[Data]:

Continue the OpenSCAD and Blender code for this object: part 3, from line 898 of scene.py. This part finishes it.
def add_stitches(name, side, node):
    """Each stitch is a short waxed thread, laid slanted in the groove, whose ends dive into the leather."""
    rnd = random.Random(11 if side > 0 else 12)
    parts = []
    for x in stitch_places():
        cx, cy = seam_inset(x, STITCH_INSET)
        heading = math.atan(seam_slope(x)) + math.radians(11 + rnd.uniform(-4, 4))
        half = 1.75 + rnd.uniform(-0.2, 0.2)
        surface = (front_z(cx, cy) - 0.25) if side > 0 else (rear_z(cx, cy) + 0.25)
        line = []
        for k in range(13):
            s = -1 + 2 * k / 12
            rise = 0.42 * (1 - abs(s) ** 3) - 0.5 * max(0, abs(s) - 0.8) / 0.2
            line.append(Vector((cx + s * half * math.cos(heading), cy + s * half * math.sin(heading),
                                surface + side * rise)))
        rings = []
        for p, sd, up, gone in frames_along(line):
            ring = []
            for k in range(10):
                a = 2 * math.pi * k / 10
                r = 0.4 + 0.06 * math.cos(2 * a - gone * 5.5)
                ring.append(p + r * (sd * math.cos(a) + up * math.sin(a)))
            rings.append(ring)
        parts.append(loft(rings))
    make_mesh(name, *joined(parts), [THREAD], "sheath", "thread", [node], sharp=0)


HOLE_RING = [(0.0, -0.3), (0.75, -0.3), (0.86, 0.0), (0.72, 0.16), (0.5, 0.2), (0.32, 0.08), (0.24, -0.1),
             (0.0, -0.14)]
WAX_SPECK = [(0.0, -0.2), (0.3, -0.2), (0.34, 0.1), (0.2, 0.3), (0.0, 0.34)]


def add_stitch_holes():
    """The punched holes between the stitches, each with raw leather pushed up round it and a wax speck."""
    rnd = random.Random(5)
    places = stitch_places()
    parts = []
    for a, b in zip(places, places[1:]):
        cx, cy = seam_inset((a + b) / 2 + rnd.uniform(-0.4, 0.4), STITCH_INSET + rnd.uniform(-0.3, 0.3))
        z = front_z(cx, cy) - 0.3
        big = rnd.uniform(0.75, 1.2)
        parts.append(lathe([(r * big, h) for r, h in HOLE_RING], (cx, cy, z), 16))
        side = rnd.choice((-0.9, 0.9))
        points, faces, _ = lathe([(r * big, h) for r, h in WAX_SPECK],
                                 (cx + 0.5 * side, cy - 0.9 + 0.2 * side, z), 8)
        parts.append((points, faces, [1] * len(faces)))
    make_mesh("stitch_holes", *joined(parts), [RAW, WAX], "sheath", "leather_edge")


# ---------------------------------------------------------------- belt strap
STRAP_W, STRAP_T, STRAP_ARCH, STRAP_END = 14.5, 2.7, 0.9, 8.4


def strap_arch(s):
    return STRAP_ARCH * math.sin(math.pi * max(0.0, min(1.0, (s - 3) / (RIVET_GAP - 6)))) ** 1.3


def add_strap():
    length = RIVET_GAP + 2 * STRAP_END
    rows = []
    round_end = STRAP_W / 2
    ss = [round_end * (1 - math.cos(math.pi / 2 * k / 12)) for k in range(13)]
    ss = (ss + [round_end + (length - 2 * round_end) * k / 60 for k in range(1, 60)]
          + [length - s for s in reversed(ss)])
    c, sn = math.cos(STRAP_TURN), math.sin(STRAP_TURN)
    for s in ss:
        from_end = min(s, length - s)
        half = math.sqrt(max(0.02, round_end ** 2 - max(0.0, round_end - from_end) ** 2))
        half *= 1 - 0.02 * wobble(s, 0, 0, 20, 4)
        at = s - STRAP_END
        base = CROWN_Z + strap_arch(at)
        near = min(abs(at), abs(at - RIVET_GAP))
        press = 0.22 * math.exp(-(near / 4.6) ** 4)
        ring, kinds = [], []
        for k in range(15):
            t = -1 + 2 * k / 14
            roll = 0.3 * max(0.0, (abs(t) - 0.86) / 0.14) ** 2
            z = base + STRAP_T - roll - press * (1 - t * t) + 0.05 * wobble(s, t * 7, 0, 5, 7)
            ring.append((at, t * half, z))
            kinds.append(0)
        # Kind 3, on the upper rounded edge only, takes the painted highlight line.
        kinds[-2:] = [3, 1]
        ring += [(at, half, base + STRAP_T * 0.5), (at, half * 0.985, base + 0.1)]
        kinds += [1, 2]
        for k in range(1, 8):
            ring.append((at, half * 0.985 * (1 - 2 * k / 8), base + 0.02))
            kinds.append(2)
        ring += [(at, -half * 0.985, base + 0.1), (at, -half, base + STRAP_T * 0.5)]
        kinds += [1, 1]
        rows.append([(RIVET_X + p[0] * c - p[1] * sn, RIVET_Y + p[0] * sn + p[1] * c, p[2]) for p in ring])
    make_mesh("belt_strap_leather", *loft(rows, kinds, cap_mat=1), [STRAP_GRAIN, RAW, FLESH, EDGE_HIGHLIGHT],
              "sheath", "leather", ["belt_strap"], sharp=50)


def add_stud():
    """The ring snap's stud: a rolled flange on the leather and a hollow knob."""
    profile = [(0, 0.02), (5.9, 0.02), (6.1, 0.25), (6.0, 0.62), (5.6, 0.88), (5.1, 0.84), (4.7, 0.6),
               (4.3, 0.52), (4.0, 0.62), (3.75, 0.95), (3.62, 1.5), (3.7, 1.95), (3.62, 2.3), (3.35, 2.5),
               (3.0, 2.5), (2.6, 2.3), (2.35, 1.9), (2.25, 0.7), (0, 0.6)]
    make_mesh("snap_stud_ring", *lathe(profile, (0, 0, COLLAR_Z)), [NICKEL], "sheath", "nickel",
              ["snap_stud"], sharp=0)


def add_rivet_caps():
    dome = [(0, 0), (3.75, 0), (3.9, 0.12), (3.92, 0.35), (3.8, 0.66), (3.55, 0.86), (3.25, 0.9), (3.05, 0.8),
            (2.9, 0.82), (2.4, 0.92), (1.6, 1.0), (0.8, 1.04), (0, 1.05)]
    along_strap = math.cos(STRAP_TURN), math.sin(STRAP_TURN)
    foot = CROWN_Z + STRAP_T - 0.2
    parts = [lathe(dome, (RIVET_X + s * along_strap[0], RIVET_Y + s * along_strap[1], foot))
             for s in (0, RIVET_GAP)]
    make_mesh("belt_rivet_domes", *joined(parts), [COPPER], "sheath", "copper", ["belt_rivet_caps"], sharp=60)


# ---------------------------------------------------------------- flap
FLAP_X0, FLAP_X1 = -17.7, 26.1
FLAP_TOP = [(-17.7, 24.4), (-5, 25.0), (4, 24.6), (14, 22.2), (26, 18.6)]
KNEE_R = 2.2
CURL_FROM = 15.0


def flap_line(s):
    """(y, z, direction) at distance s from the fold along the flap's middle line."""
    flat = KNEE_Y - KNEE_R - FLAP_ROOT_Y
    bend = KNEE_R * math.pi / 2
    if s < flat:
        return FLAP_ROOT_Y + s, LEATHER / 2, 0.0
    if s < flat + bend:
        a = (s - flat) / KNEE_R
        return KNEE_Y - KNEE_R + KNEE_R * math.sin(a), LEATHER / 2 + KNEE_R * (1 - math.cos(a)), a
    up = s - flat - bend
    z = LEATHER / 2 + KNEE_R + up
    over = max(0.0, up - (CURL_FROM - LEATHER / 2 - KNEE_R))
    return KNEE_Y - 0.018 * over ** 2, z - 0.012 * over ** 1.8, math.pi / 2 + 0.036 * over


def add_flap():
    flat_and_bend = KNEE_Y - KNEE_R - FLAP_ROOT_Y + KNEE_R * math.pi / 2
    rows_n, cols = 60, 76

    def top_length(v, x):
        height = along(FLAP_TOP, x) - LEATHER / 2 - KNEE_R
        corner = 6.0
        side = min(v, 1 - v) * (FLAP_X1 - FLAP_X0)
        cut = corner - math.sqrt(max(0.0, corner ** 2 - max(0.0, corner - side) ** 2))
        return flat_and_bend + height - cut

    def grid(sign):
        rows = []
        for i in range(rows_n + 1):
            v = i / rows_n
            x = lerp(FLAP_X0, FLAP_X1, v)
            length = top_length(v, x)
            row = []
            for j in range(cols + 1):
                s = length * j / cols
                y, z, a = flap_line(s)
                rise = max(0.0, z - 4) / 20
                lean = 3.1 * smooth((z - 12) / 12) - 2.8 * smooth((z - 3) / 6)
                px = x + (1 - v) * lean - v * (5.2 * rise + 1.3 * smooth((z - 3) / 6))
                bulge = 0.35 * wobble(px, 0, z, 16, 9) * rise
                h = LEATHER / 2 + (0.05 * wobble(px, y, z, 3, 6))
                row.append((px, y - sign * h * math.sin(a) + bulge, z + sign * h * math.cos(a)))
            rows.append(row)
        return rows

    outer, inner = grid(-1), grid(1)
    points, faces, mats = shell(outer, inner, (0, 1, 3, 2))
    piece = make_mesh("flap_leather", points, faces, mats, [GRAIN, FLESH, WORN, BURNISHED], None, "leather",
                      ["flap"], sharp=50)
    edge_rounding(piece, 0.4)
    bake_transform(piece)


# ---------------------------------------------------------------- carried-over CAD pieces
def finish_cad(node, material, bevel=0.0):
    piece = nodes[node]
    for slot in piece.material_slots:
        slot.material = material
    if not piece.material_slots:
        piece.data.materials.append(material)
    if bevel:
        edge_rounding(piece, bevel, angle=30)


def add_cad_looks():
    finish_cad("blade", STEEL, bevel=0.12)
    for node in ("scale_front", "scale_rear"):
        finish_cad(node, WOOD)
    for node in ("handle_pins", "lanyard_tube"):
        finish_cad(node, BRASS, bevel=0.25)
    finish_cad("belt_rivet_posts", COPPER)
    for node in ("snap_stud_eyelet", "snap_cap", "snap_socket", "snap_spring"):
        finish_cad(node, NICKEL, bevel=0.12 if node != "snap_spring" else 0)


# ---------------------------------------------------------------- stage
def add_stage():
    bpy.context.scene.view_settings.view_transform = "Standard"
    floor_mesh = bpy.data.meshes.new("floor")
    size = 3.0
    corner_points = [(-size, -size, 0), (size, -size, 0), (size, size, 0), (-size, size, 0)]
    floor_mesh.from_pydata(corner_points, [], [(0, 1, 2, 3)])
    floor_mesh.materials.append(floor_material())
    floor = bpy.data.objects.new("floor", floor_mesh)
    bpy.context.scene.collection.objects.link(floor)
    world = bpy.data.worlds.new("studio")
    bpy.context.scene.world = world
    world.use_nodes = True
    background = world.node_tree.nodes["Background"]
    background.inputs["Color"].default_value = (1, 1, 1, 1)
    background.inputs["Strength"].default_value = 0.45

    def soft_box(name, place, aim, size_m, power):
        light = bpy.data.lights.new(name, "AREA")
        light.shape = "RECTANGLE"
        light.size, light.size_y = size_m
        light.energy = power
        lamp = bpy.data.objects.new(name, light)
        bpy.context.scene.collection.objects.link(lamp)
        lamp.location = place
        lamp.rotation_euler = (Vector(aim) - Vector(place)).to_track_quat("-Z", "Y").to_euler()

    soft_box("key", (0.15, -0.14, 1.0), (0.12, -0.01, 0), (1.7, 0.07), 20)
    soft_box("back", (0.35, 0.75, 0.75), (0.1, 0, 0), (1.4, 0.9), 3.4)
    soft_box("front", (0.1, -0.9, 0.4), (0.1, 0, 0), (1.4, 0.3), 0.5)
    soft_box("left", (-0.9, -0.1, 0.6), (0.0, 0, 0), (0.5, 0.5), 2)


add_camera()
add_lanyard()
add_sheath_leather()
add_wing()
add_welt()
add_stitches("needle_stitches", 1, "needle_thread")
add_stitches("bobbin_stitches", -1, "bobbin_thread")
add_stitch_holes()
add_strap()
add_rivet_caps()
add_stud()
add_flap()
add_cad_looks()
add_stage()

* * *

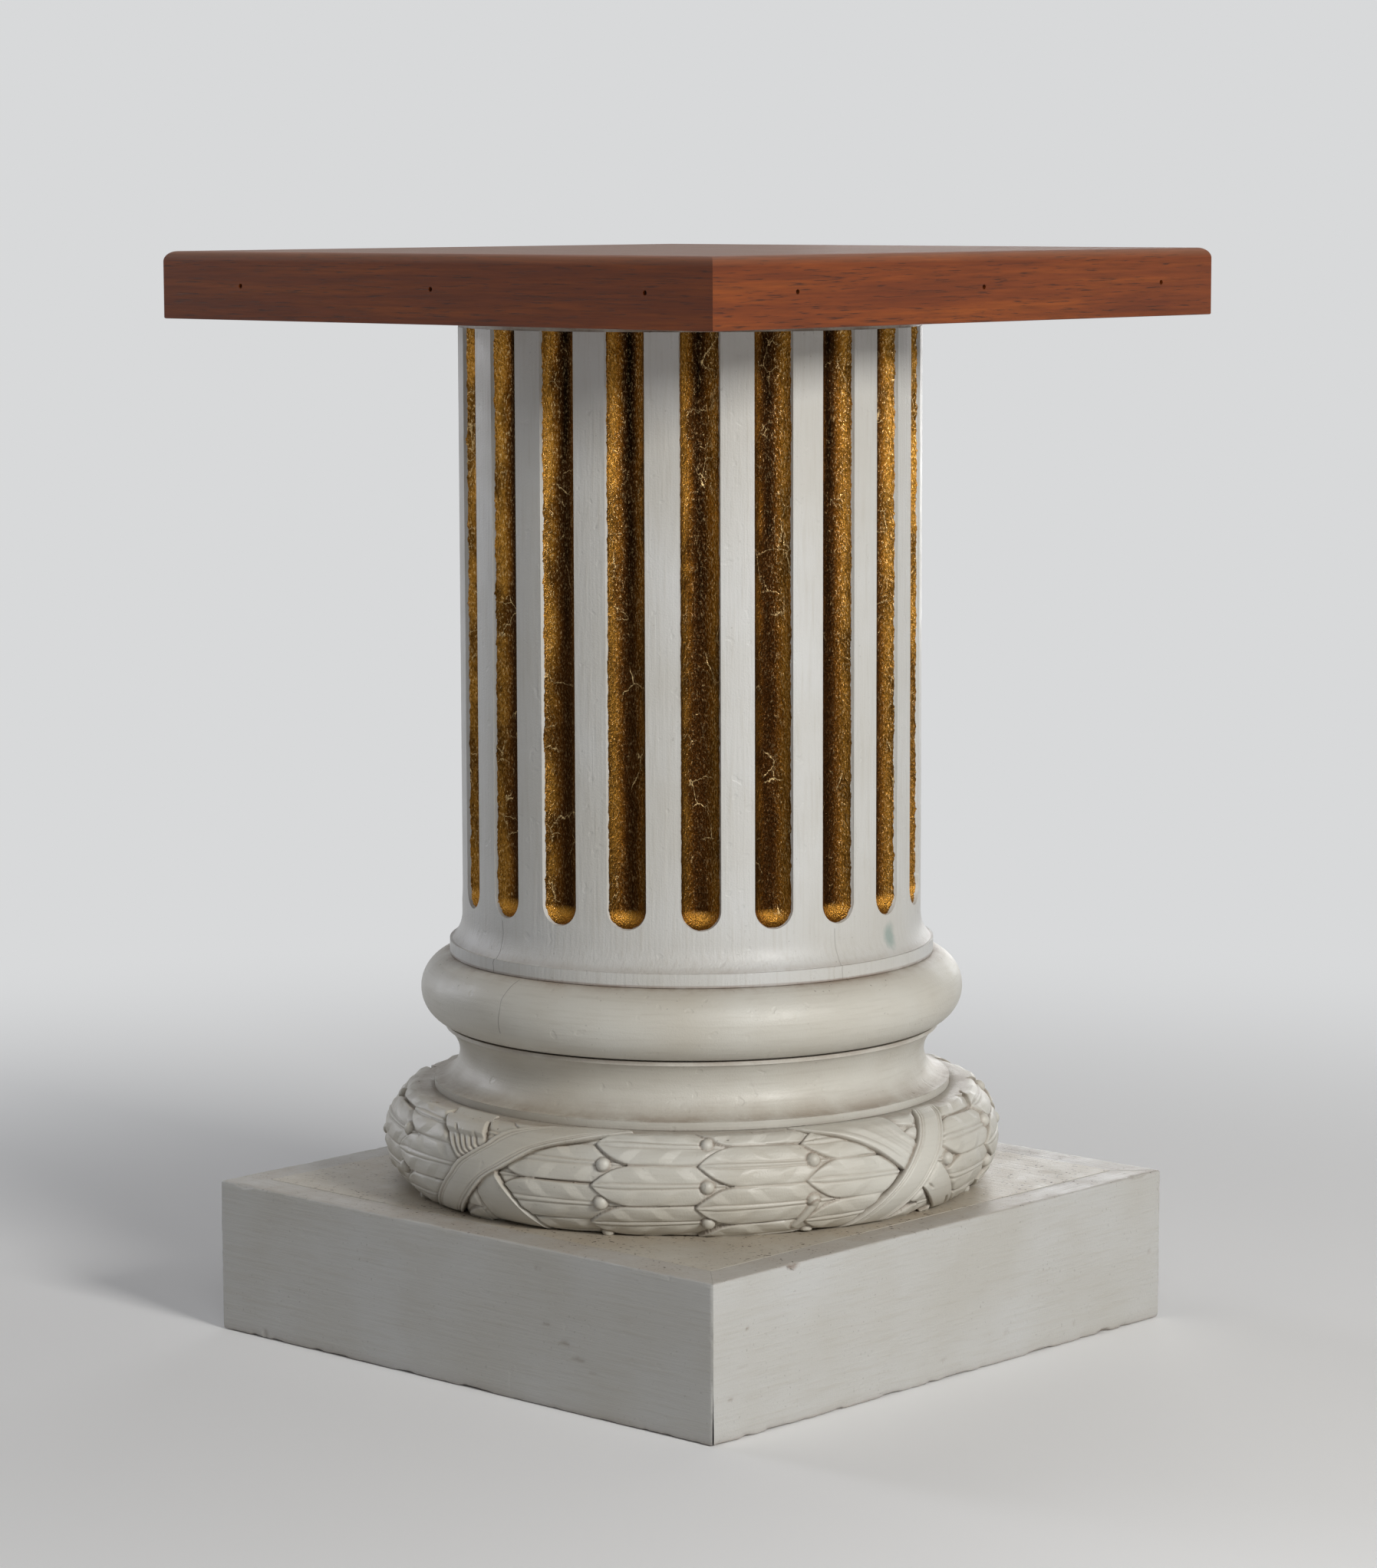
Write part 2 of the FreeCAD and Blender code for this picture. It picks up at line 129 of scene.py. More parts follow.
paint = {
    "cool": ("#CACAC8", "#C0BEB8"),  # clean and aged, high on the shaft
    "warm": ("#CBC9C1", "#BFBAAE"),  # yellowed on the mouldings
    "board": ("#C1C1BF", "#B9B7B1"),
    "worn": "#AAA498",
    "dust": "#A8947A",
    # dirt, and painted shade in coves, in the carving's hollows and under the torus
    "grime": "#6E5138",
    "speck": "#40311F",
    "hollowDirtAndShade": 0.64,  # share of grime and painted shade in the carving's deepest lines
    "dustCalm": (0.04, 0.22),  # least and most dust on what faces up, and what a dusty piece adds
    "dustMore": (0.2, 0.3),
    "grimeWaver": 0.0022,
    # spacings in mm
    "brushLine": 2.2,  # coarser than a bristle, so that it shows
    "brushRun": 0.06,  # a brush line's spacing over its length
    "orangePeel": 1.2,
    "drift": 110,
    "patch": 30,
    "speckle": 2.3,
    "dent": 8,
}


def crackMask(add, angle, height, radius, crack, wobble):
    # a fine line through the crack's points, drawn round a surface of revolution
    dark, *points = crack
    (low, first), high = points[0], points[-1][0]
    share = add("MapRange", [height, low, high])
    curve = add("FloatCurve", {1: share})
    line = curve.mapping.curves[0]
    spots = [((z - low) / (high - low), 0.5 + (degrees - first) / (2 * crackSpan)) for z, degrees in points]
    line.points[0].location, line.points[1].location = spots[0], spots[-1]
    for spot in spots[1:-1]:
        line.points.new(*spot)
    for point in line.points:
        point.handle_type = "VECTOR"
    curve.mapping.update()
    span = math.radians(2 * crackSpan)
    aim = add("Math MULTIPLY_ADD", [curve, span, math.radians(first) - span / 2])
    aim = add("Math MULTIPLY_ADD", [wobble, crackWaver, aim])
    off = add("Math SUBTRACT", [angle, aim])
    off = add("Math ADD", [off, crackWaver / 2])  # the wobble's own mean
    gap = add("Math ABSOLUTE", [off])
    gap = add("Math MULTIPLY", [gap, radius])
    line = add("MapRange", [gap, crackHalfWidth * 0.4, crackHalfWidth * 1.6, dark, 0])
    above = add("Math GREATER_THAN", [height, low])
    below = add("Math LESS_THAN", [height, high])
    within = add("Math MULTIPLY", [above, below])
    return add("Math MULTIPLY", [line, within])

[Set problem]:
Go through the records and pull out each line that includes the word "code".

[Expected answer]:
Continue the OpenSCAD and Blender code for this object: part 3, from line 898 of scene.py. This part finishes it.
Write part 2 of the FreeCAD and Blender code for this picture. It picks up at line 129 of scene.py. More parts follow.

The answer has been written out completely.